Of course no one else takes her up on that side dish, but there is plenty of other he-man food being passed around this joint, where auto is king.
The business at Carson and 24th streets will bring a smile to anyone's face. An old green pickup truck strung with Christmas lights is suspended above the bar while recycled chrome step bumpers double as foot rests.
Gas pump nozzles pull double duty as coat racks, and mirrors framed in car tires can be found in the rest rooms. Meanwhile, hubcaps line the ceiling and empty metal gallon-sized oil cans hang over the tables as chandeliers.
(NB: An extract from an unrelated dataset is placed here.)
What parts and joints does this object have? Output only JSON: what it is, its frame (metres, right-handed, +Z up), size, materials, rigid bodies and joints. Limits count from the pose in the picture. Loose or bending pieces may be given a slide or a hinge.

The menu is similarly as quirky. The “On Tråys” are loaded with beef, pork and chicken, and can be mixed and matched on build-your-own TV dinner-style metal plates. The hubcap potato discs with garlic and herbs would best complete each meal.
There are vegetarian selections, too, including that nothing food known as tofu. The unlikely vegan who might land here could also select a house trailer salad with sweet corn and avocados.
This restaurant in what was once a bland four-bay concrete-block garage is another gift to the city by Scott Kramer and Steve Zumoff, owners of the coffeehouse down the street where young bohemians with robins egg blue hair mingle with middle-aged nerds over organic tea.
It’s noisy at the Double Wide, though, and especially so on nice days when the garage doors are up and a fleet of Harley-Davidson motorcycles rumbles away from the neighboring biker bar.
This place and all of its hillbilly charm is a NASCAR fan’s fantasy. The only things missing are shots of moonshine and the smell of high-octane engine fuel.